Muchos sueños son tan frágiles como un suspiro y a pesar de ello nos acompañan durante toda nuestra vida. El sueño de escribir y ser leído, es muchas veces tan delgado como una hebra de hilo, pero hay hilos que son de acero. 

A lo largo de todos estos años he tenido la oportunidad de escribir muchas cosas, lo hice despacio y sin presiones editoriales. Saboreando una buena conversación, un largo paseo o un cremoso café sin edulcorantes. Las ideas llegaron muchas veces sin acudir al encuentro de las palabras y se posaron sobre un cielo natural de nubes blancas y densas como el papel de mis primeras libretas.

Cuando comencé a pasar mis notas a una máquina de escribir, no contaba con todas las ventajas tecnológicas de las que disponemos ahora, en realidad, todo era tan abrupto como auténtico.

Muchas páginas quedaron en nada, eran como un amor de verano, alegres, efímeras y melancólicas, pero otras anotaciones fueron esenciales para dotar de vida a mis personajes. Cada uno se inspiraba en alguien que conocí o en alguien que creía conocer, en cualquier caso, había muchas diferencias de edad, sexo y antecedentes culturales.

Las historias que escribí hablaban sobre arqueólogos fracasados, pilotos acrobáticos caídos en el barro, anticuarios que necesitaban romper con todo, músicos que odiaban la música, mujeres que no estaban seguras de nada, mercenarios arrepentidos, adultos atrapados en su infancia, héroes de vidas imposibles, pequeños astronautas o estaciones de metro fantasmas…

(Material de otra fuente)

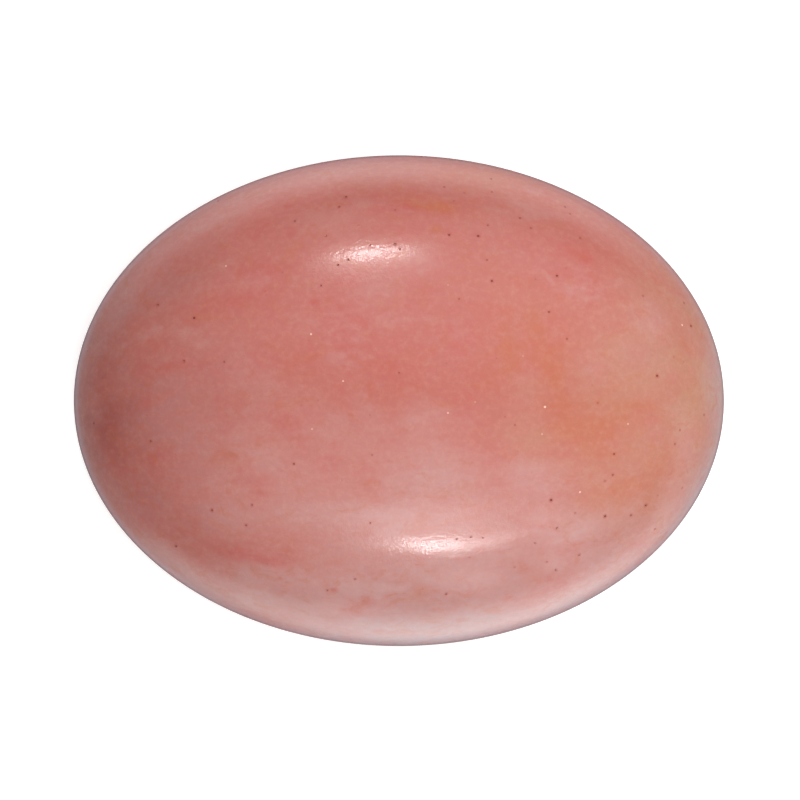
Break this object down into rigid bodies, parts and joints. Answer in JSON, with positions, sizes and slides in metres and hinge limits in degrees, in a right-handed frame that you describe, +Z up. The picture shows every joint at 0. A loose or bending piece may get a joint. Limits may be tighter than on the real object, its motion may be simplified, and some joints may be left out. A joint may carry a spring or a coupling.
{
  "type": "oval cabochon gemstone",
  "caption": "Oval peach opal cabochon with a polished dome, a low girdle wall, a narrow back bevel and a flat ground back to rest or be glued on.",
  "frame": {"origin": "centre of the flat back, on the surface the stone rests on", "axes": "+X along the oval's long axis, +Y along its short axis, +Z up from the back to the crown of the dome"},
  "size_m": [0.02, 0.0152, 0.0059],
  "materials": {
    "peach_opal": "vitreous hand polish on the dome and girdle wall, with pinhole pores; finely ground satin on the back"
  },
  "bodies": {
    "root": {"opal_cabochon": "peach_opal"}
  },
  "joints": []
}
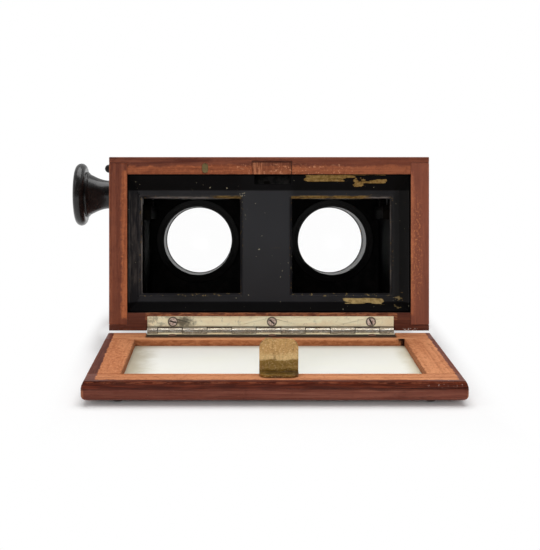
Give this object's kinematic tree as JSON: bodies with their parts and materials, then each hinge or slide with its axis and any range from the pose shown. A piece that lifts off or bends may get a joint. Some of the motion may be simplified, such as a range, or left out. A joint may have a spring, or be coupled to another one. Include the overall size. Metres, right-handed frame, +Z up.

Todas las conversaciones, ambientes y personas pertenecen a diferentes mundos, épocas y maneras de entender la vida, pero si pudieran estar todas juntas en un mismo lugar, sería como si ya se conocieran.

En realidad, les echo mucho de menos y en cierto modo, todas esas historias acaban bien. O todo lo bien que fue posible según las circunstancias.